(DATA SEGMENT):
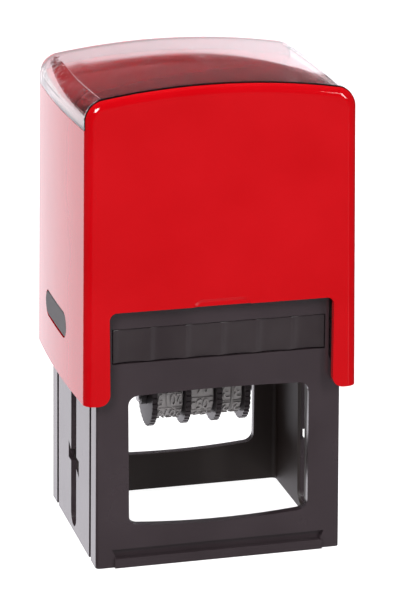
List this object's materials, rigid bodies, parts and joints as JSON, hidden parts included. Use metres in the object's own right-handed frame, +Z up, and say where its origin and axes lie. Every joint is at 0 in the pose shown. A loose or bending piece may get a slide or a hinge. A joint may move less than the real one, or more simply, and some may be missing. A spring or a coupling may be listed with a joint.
{
  "type": "rotary date stamp",
  "caption": "Self-inking date stamp: a press cover slides over an open frame and flips a print block with rubber date bands from ink pad to paper.",
  "frame": {"origin": "middle of the base, on the surface that the stamp stands on", "axes": "+Z up along the press stroke, +X to the right along the pad's width, -Y the front where the ink pad pulls out"},
  "size_m": [0.0678, 0.055, 0.1165],
  "materials": {
    "cover_red": "gloss",
    "window_clear": "gloss",
    "frame_black": "satin",
    "carrier_black": "gloss",
    "button_grey": "satin",
    "pad_black": "satin",
    "felt_ink": "ink-soaked felt",
    "block_black": "satin",
    "die_rubber": "matte",
    "band_rubber": "matte",
    "wheel_plastic": "satin",
    "steel": "bright wire"
  },
  "bodies": {
    "frame": {"lower_frame": "frame_black", "return_spring_left": "steel", "return_spring_right": "steel"},
    "cover": {"cover_shell": "cover_red", "carrier_bridge": "carrier_black"},
    "window": {"index_window": "window_clear"},
    "button_left": {"lock_button_left": "button_grey"},
    "button_right": {"lock_button_right": "button_grey"},
    "pad_cartridge": {"ink_pad_tray": "pad_black", "ink_pad_felt": "felt_ink"},
    "block": {"print_block": "block_black", "backing_plate": "block_black", "text_die": "die_rubber", "pivot_pin_left": "block_black", "pivot_pin_right": "block_black", "band_cheek_left": "block_black", "band_cheek_right": "block_black", "band_anvil": "block_black", "wheel_axle": "steel", "year_band": "band_rubber", "month_band": "band_rubber", "day_tens_band": "band_rubber", "day_units_band": "band_rubber"},
    "year": {"year_wheel": "wheel_plastic"},
    "month": {"month_wheel": "wheel_plastic"},
    "day_tens": {"day_tens_wheel": "wheel_plastic"},
    "day_units": {"day_units_wheel": "wheel_plastic"}
  },
  "joints": [
    {"name": "press", "type": "slide", "parent": "frame", "child": "cover", "axis": [0, 0, -1], "range_m": [0, 0.04], "stiffness_N_per_m": 300, "springref_m": -0.02, "deforming": ["return_spring_left", "return_spring_right", "ink_pad_felt"]},
    {"name": "flip", "type": "hinge", "parent": "cover", "child": "block", "pos_m": [0, 0, 0.0445], "axis": [1, 0, 0], "range_deg": [0, 180]},
    {"name": "pad_slide", "type": "slide", "parent": "frame", "child": "pad_cartridge", "axis": [0, 1, 0], "range_m": [-0.05, 0]},
    {"name": "window_lift", "type": "slide", "parent": "cover", "child": "window", "axis": [0, 0, 1], "range_m": [0, 0.012]},
    {"name": "lock_left", "type": "slide", "parent": "cover", "child": "button_left", "axis": [1, 0, 0], "range_m": [0, 0.0008], "stiffness_N_per_m": 800, "springref_m": -0.0005},
    {"name": "lock_right", "type": "slide", "parent": "cover", "child": "button_right", "axis": [-1, 0, 0], "range_m": [0, 0.0008], "stiffness_N_per_m": 800, "springref_m": -0.0005},
    {"name": "year_turn", "type": "hinge", "parent": "block", "child": "year", "pos_m": [0, 0, 0.0342], "axis": [1, 0, 0], "continuous": true},
    {"name": "month_turn", "type": "hinge", "parent": "block", "child": "month", "pos_m": [0, 0, 0.0342], "axis": [1, 0, 0], "continuous": true},
    {"name": "day_tens_turn", "type": "hinge", "parent": "block", "child": "day_tens", "pos_m": [0, 0, 0.0342], "axis": [1, 0, 0], "continuous": true},
    {"name": "day_units_turn", "type": "hinge", "parent": "block", "child": "day_units", "pos_m": [0, 0, 0.0342], "axis": [1, 0, 0], "continuous": true}
  ],
  "couplings": [
    {"joint": "flip", "follows": "press", "rad_per_m": 78.54}
  ]
}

(WHAT IS EXPECTED): Using the listing above, reproduce each line without omission.

(REPLY TO THE TASK):
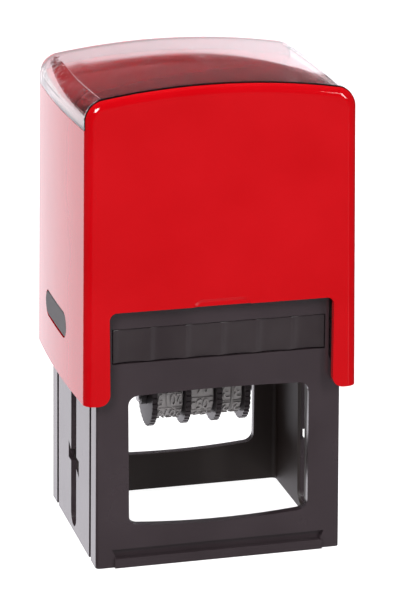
List this object's materials, rigid bodies, parts and joints as JSON, hidden parts included. Use metres in the object's own right-handed frame, +Z up, and say where its origin and axes lie. Every joint is at 0 in the pose shown. A loose or bending piece may get a slide or a hinge. A joint may move less than the real one, or more simply, and some may be missing. A spring or a coupling may be listed with a joint.
{
  "type": "rotary date stamp",
  "caption": "Self-inking date stamp: a press cover slides over an open frame and flips a print block with rubber date bands from ink pad to paper.",
  "frame": {"origin": "middle of the base, on the surface that the stamp stands on", "axes": "+Z up along the press stroke, +X to the right along the pad's width, -Y the front where the ink pad pulls out"},
  "size_m": [0.0678, 0.055, 0.1165],
  "materials": {
    "cover_red": "gloss",
    "window_clear": "gloss",
    "frame_black": "satin",
    "carrier_black": "gloss",
    "button_grey": "satin",
    "pad_black": "satin",
    "felt_ink": "ink-soaked felt",
    "block_black": "satin",
    "die_rubber": "matte",
    "band_rubber": "matte",
    "wheel_plastic": "satin",
    "steel": "bright wire"
  },
  "bodies": {
    "frame": {"lower_frame": "frame_black", "return_spring_left": "steel", "return_spring_right": "steel"},
    "cover": {"cover_shell": "cover_red", "carrier_bridge": "carrier_black"},
    "window": {"index_window": "window_clear"},
    "button_left": {"lock_button_left": "button_grey"},
    "button_right": {"lock_button_right": "button_grey"},
    "pad_cartridge": {"ink_pad_tray": "pad_black", "ink_pad_felt": "felt_ink"},
    "block": {"print_block": "block_black", "backing_plate": "block_black", "text_die": "die_rubber", "pivot_pin_left": "block_black", "pivot_pin_right": "block_black", "band_cheek_left": "block_black", "band_cheek_right": "block_black", "band_anvil": "block_black", "wheel_axle": "steel", "year_band": "band_rubber", "month_band": "band_rubber", "day_tens_band": "band_rubber", "day_units_band": "band_rubber"},
    "year": {"year_wheel": "wheel_plastic"},
    "month": {"month_wheel": "wheel_plastic"},
    "day_tens": {"day_tens_wheel": "wheel_plastic"},
    "day_units": {"day_units_wheel": "wheel_plastic"}
  },
  "joints": [
    {"name": "press", "type": "slide", "parent": "frame", "child": "cover", "axis": [0, 0, -1], "range_m": [0, 0.04], "stiffness_N_per_m": 300, "springref_m": -0.02, "deforming": ["return_spring_left", "return_spring_right", "ink_pad_felt"]},
    {"name": "flip", "type": "hinge", "parent": "cover", "child": "block", "pos_m": [0, 0, 0.0445], "axis": [1, 0, 0], "range_deg": [0, 180]},
    {"name": "pad_slide", "type": "slide", "parent": "frame", "child": "pad_cartridge", "axis": [0, 1, 0], "range_m": [-0.05, 0]},
    {"name": "window_lift", "type": "slide", "parent": "cover", "child": "window", "axis": [0, 0, 1], "range_m": [0, 0.012]},
    {"name": "lock_left", "type": "slide", "parent": "cover", "child": "button_left", "axis": [1, 0, 0], "range_m": [0, 0.0008], "stiffness_N_per_m": 800, "springref_m": -0.0005},
    {"name": "lock_right", "type": "slide", "parent": "cover", "child": "button_right", "axis": [-1, 0, 0], "range_m": [0, 0.0008], "stiffness_N_per_m": 800, "springref_m": -0.0005},
    {"name": "year_turn", "type": "hinge", "parent": "block", "child": "year", "pos_m": [0, 0, 0.0342], "axis": [1, 0, 0], "continuous": true},
    {"name": "month_turn", "type": "hinge", "parent": "block", "child": "month", "pos_m": [0, 0, 0.0342], "axis": [1, 0, 0], "continuous": true},
    {"name": "day_tens_turn", "type": "hinge", "parent": "block", "child": "day_tens", "pos_m": [0, 0, 0.0342], "axis": [1, 0, 0], "continuous": true},
    {"name": "day_units_turn", "type": "hinge", "parent": "block", "child": "day_units", "pos_m": [0, 0, 0.0342], "axis": [1, 0, 0], "continuous": true}
  ],
  "couplings": [
    {"joint": "flip", "follows": "press", "rad_per_m": 78.54}
  ]
}